▶ _Exercise task_: Locate the line that contains "The Blender code" in the entries below, then repeat it and every following line through the line that contains "made for edge", exactly, and no others.

★ ★ ★ ★ ★ ★ ★

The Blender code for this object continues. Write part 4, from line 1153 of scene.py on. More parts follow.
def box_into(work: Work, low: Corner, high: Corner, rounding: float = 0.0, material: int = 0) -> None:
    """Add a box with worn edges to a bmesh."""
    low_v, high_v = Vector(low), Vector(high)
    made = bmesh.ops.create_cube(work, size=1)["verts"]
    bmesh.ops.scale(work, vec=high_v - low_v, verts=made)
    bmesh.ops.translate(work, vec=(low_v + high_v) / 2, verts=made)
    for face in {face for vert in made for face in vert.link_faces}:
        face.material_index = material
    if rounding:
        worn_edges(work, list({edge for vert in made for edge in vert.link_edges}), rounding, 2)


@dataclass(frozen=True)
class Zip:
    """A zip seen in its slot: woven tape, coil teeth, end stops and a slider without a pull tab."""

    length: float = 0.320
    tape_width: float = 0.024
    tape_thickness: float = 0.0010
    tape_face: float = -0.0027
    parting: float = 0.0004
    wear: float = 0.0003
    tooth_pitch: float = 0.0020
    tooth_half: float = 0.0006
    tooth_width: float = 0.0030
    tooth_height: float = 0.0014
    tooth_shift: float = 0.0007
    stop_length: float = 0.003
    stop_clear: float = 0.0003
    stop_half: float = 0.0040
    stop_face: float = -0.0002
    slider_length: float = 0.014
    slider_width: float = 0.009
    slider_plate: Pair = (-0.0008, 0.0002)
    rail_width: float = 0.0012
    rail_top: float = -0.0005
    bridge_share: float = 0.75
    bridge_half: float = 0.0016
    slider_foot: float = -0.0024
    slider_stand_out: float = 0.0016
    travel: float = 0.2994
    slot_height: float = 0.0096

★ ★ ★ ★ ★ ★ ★

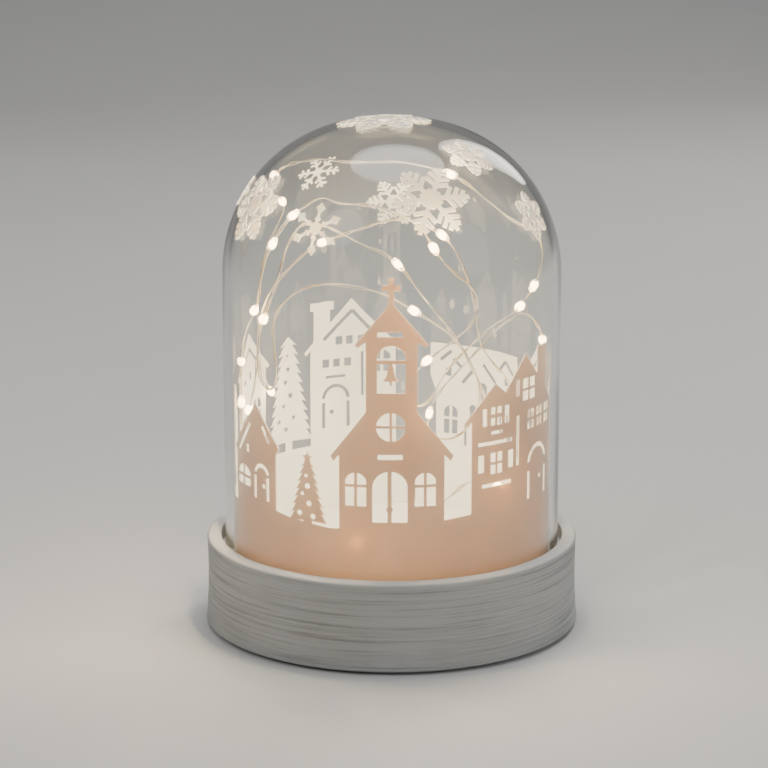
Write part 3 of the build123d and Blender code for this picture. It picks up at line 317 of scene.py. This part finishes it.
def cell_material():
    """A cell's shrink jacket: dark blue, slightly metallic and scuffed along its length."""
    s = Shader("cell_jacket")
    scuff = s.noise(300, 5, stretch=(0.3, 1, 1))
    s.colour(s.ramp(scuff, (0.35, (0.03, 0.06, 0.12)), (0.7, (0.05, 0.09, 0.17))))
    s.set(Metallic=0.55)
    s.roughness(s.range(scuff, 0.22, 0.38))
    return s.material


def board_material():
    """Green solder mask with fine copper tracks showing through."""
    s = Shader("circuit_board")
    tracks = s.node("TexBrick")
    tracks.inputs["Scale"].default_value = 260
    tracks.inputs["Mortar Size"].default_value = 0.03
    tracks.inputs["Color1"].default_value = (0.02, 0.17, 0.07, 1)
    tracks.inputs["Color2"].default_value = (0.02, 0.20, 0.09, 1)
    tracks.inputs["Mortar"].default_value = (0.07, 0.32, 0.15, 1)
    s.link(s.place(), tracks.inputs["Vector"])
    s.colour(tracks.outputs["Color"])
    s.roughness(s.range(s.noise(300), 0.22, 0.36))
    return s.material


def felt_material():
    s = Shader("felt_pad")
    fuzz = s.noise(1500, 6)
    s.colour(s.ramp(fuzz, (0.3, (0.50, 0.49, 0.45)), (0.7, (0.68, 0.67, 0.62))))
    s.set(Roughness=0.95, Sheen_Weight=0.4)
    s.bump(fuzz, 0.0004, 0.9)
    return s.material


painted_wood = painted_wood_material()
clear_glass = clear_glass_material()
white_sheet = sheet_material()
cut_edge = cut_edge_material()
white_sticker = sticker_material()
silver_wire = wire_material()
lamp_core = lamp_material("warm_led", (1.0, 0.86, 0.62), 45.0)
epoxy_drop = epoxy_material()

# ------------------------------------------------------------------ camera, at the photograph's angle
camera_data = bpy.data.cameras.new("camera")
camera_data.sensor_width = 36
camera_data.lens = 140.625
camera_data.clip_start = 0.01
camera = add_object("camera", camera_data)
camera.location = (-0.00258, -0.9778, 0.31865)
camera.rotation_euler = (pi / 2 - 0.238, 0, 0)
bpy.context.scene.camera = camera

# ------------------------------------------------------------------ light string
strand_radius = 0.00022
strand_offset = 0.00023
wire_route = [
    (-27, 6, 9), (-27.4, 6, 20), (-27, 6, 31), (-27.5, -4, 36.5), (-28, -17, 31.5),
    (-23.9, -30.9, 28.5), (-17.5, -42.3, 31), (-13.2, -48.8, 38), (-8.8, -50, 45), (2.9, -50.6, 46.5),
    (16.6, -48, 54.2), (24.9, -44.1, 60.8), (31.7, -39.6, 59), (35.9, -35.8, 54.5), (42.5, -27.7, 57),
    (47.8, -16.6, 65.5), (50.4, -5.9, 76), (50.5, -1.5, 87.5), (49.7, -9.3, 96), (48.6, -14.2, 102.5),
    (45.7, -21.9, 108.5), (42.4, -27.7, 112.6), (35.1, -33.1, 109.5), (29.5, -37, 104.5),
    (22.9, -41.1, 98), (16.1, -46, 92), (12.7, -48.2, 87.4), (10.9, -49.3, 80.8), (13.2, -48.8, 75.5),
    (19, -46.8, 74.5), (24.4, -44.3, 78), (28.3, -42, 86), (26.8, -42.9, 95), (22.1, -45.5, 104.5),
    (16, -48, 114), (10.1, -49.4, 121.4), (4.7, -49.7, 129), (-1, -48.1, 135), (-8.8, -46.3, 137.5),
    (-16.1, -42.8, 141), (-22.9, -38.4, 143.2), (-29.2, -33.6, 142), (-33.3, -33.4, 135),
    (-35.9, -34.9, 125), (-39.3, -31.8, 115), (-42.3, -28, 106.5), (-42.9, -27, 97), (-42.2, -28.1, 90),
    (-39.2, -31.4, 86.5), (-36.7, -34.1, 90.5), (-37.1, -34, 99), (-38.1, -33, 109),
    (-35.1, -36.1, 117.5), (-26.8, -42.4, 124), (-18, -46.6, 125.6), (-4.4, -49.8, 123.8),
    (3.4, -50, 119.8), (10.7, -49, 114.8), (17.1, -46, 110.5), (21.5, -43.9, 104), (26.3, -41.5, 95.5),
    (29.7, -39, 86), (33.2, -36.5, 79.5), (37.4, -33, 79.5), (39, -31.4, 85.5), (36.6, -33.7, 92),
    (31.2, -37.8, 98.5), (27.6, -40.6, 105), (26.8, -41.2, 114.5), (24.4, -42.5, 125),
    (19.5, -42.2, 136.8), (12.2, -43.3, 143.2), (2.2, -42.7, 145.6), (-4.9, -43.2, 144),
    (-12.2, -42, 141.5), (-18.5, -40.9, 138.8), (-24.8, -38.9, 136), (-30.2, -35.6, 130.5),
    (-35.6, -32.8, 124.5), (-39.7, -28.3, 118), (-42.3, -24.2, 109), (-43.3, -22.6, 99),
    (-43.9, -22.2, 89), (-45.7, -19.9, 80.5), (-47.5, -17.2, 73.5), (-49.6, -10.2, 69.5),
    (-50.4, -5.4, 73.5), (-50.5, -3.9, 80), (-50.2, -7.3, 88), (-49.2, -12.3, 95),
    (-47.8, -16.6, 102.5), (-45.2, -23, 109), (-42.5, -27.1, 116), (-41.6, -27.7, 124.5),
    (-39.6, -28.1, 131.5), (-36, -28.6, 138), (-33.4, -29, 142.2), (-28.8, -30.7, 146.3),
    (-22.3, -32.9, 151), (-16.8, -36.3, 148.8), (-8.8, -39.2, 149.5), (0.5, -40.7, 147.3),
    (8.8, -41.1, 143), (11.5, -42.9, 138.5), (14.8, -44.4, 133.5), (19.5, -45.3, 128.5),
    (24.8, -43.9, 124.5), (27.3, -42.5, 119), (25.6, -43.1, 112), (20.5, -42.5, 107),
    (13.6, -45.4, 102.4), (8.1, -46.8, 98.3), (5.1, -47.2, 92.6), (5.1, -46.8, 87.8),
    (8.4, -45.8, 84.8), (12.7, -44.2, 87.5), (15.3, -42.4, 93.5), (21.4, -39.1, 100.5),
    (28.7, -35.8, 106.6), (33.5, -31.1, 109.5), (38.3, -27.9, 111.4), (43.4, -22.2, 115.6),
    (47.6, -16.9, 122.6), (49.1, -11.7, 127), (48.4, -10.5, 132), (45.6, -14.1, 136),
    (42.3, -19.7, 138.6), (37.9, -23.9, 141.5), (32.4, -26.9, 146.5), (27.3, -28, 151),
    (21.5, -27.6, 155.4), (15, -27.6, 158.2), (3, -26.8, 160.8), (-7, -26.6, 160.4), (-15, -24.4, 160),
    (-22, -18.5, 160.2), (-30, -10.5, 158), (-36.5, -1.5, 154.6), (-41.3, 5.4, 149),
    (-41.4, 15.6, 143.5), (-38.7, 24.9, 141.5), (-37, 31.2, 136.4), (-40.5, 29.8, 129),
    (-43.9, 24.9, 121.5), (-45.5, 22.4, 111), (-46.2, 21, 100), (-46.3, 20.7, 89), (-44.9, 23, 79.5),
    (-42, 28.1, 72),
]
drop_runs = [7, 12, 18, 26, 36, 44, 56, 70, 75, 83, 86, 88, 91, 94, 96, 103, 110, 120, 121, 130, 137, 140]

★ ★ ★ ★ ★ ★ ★

▶ _Result for this task_:
The Blender code for this object continues. Write part 4, from line 1153 of scene.py on. More parts follow.
def box_into(work: Work, low: Corner, high: Corner, rounding: float = 0.0, material: int = 0) -> None:
    """Add a box with worn edges to a bmesh."""
    low_v, high_v = Vector(low), Vector(high)
    made = bmesh.ops.create_cube(work, size=1)["verts"]
    bmesh.ops.scale(work, vec=high_v - low_v, verts=made)
    bmesh.ops.translate(work, vec=(low_v + high_v) / 2, verts=made)
    for face in {face for vert in made for face in vert.link_faces}:
        face.material_index = material
    if rounding:
        worn_edges(work, list({edge for vert in made for edge in vert.link_edges}), rounding, 2)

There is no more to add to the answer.